Quadrato nero su fondo bianco, Kazimir Malevič, 1915
Abituati all’arte dei secoli passati, intesa come mimesis – imitazione della natura, ma anche riproduzione di un vero spesso nobilitato, ingentilito, non siamo capaci di interfacciarci con l’arte di cui siamo figli – paradossalmente – perché ciò che viene richiesto è un dialogo, in quanto le opere sono la concretizzazione di idee, percorsi. E il dialogo apre lo spazio a una dimensione complessa, comporta la caduta di preconcetti, prevede una messa in discussione critica delle proprie idee, esperienze passate.
Nel 1954, lo psicologo e storico dell’arte, Rudolph Arnheim pubblicò Arte e percezione visiva, uno studio supportato dall’approccio gestaltista. Dal testo emerge che la lettura di un’opera, nel suo complesso, come nelle sue singole parti, sia dettata dalla conoscenza di un vero e proprio lessico di base, una sorta di “grammatica visiva”.
Egli parlò inoltre della “teoria dell’espressione“, secondo la quale un oggetto d’arte esprimerebbe una serie di caratteristiche dirette. Un colore o una forma sono capaci di esprimere in maniera immediata dei contenuti semantici. La funzione psicologica degli oggetti è quindi di tipo espressivo. Le qualità strutturali hanno valore fondamentale in quanto veicolo esse stesse di significati emozionali. (Non molto lontano da quanto era stato teorizzato in pittura da Kandinskij, che si occupò di studi specifici sulle forme, sui colori e sui significati assunti dai vari abbinamenti tra questi.)
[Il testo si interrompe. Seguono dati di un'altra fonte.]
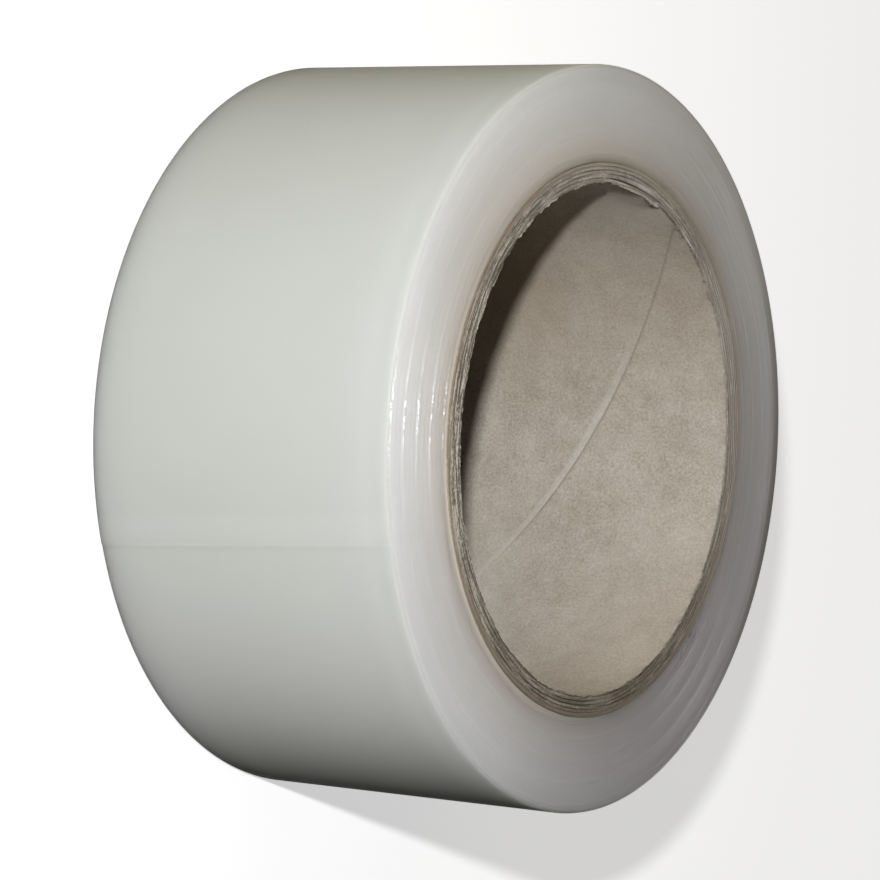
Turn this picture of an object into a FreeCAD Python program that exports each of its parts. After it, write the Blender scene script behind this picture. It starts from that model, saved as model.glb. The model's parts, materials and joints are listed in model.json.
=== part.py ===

Nell’arte contemporanea ciò che viene a mancare sono le coordinate fisse (parametri quali bellezza, qualità,…) ormai smarrite, a favore di una ricerca continua, personale, intima, contraddittoria. Forse il vero criterio cui poter fare riferimento, nell’approccio all’opera, è l’intuizione, un’attenzione sensibile.

Giallo, rosso e blu, Vassilij Kandinskij, 1925
Ricordando quanto scrisse Kandinskij in Dello spirituale nell’arte (1912):
«Ogni opera d’arte è figlia del proprio tempo, e spesso è madre della nostra sensibilità»,
il mio invito è dunque quello di non liquidare aprioristicamente l’arte dell’oggi per la mancanza di strumenti concettuali adatti a comprenderla, ma piuttosto di forgiarli lentamente, lasciando che l’opera ci parli, disarmandoci. La visione diretta delle opere/installazioni, la lettura di testi e articoli in merito, la frequentazione di mostre e musei, senza quella “paura della soglia”, è il primo passo per vivere intensamente il nostro secolo, il nostro mondo, riconoscerne bellezze e contraddizioni – restare sorpresi.